Grants are essentially free money. There is no repayment requirement. Tax-deferred loans allow for a low interest rate and no prepayment requirement until you sell or refinance the loan. Low-interest loans allow you to cover the down payment but spread those payments out over a longer period of time, such as 10 years, to keep the upfront costs low. 

FHA loans: FHA loans (Federal Housing Administration loans) are backed by the federal government and have a low down-payment requirement and flexible credit score rules. If your credit score is over 580, you may be able to take advantage of a down-payment requirement of 3.5%. A credit score below 580 may have a down-payment requirement up to 10%. Depending on your state’s rules, you may be able to combine this program with down-payment assistance to get most of your costs covered. 

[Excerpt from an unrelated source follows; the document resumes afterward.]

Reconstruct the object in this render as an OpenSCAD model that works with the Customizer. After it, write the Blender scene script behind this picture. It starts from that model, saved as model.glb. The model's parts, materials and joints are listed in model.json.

USDA loans: These loans – backed by the U.S. Department of Agriculture – are available to borrowers who meet certain income restrictions and are purchasing a property in a qualifying location (typically with a population of 20,000 or less). There is no down-payment requirement, and credit requirements are flexible. 

VA loans: If you are an active service member, veteran, or a qualifying spouse, you may be able to secure a VA loan (backed by the VA – the U.S. Department of Veterans Affairs). This type of loan allows you to take advantage of no down-payment requirement, no PMI requirement, and flexible credit score rules. 

The Bottom Line on Using Roth IRA Funds for a Down Payment

Ultimately, there’s no one-size-fits-all answer to this question. For some people, using Roth IRA funds can be a smart financial play – it keeps down their mortgage size and total interest paid while evading unnecessary costs like PMI. For others, it makes far more sense to keep their money earning interest at 6-7% in a Roth IRA, and simply secure a larger home loan at a low-interest rate.

Purchasing a home is a major decision – and a complex one! So keep studying the options available to you, brush up on home financing basics, and find the combination of programs that best meets your unique needs. The more effort you put into research, the more money you’ll save in the long run to finance your dream home.